How do I go about designing a constant time algorithm which satisfies the following I/O requirements:
Input: an array $A$ of length $3n$, containing $2n$ values of the symbol $X$ and $n$ of the symbol $Y$
Output: a number $i$, such that $A[i]=X$
It is clear that the naive linear scan approach is $O(n)$. Is there any good algorithm, potentially randomized, that has a constant number of expected operations $O(1)$?
Use rejection sampling:
do {
i = uniform_random(0..3*n-1)
} while A[i] != X
return i
Whenever this terminates, it clearly outputs a correct $i$.
If the probability of $A[i] = X$ is $p \in (0,1]$, then the expected number of iterations is $\frac{1}{p}$ (geometric distribution). Filling in the details is an instructive exercise.

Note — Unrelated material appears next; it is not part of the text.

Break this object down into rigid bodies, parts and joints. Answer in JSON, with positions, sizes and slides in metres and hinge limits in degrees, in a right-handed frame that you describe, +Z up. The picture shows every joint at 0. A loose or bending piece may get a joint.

One approach would be to randomly pick a large constant $k$ indices and test them. The exact probability of at least one of them being $A[i] = X$ would be:
$$\begin{align} P(\text{at least }1\; X) &= 1 - P(\text{all are } Y)\\ & = 1 - \left(\frac{n/3}{n}\cdot \frac{n/3-1}{n-1}\cdot \ldots \cdot \frac{n/3 - (k-1)}{n - (k-1)}\right)\\[0.5em] & \geq 1 - 3^{-k} \end{align}$$ This inequality holds as $n$ approaches $\infty$ for some constant $k$ because: $$\lim_{n\to\infty} \frac{n/3 - k}{n - k} = \frac{1}{3}$$ Even for some small $k$ like 10, the probability of finding an index $i$ such that $A[i] = X$ is: $$\begin{align} P(\text{at least }1\; X) &\geq 1 - 3^{-10}\\ & \geq 0.99998 \end{align}$$
Consider $ALG$:
Pick an index $i$ at uniformly random.
If $A[i]=X$ then return $i$ else return $FAIL$
We see that $Pr[SUCCESS] = \frac{2}{3}$ i.e., $Pr[FAIL] = \frac{1}{3}$ in a single run.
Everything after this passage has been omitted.